In applying the lippy I was screaming to myself, to the world, to God to everyone – I will not lie down and be defeated. I am strong. (Even though I don’t feel it.) I am hopeful. (Even though I can’t always see how it will be OK in the end.)
I. Am. Brave.
And all of a sudden I realised the power behind Rosie the Riveter’s red lips.
And the power of raising a generation’s morale during World War 11 with Victory Red (Elizabeth Arden).
Perhaps, more movingly, I remembered this story about lipstick and the part it played in giving hope to the women in Bergen Belsen.

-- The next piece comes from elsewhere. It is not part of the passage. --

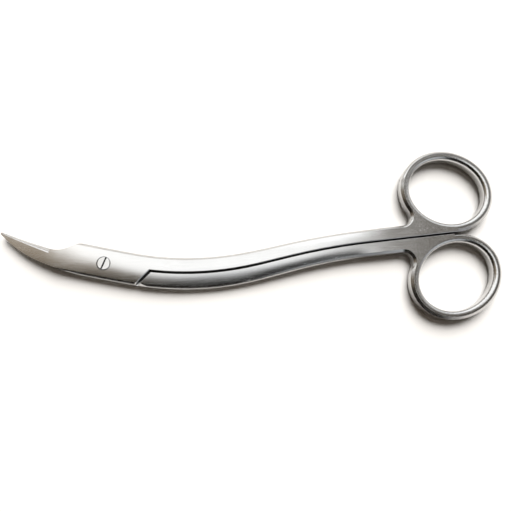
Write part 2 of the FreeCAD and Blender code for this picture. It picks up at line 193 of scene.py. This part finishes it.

When the Allied forces freed Bergen Belsen on April 15, 1945, they were horrified by the brutal destruction. Men, women and children were dying at a rate of 500 per day. The soldiers were devastated by what they saw, and Lieutenant Colonel Mervin Willett Gonin DSO who was among the first British soldiers to liberate Bergen-Belsen in 1945 said in his diary
I can give no adequate description of the Horror Camp in which my men and myself were to spend the next month of our lives. It was just a barren wilderness, as bare as a chicken run. Corpses lay everywhere, some in huge piles, sometimes they lay singly or in pairs where they had fallen. It took a little time to get used to seeing men women and children collapse as you walked by them and to restrain oneself from going to their assistance. One had to get used early to the idea that the individual just did not count. One knew that five hundred a day were dying and that five hundred a day were going on dying for weeks before anything we could do would have the slightest effect.
But after the Red Cross visited the camp – no one knows if the visit was somehow connected with the event that came after – a large supply of red lipstick was donated to the female concentration camp survivors. As Gonin says, it was a stroke of genius.
I wish so much that I could discover who did it, it was the action of genius, sheer unadulterated brilliance. I believe nothing did more for these internees than the lipstick. Women lay in bed with no sheets and no nightie but with scarlet red lips, you saw them wandering about with nothing but a blanket over their shoulders, but with scarlet red lips. I saw a woman dead on the post mortem table and clutched in her hand was a piece of lipstick. At last someone had done something to make them individuals again, they were someone, no longer merely the number tattooed on the arm. At last they could take an interest in their appearance. That lipstick started to give them back their humanity.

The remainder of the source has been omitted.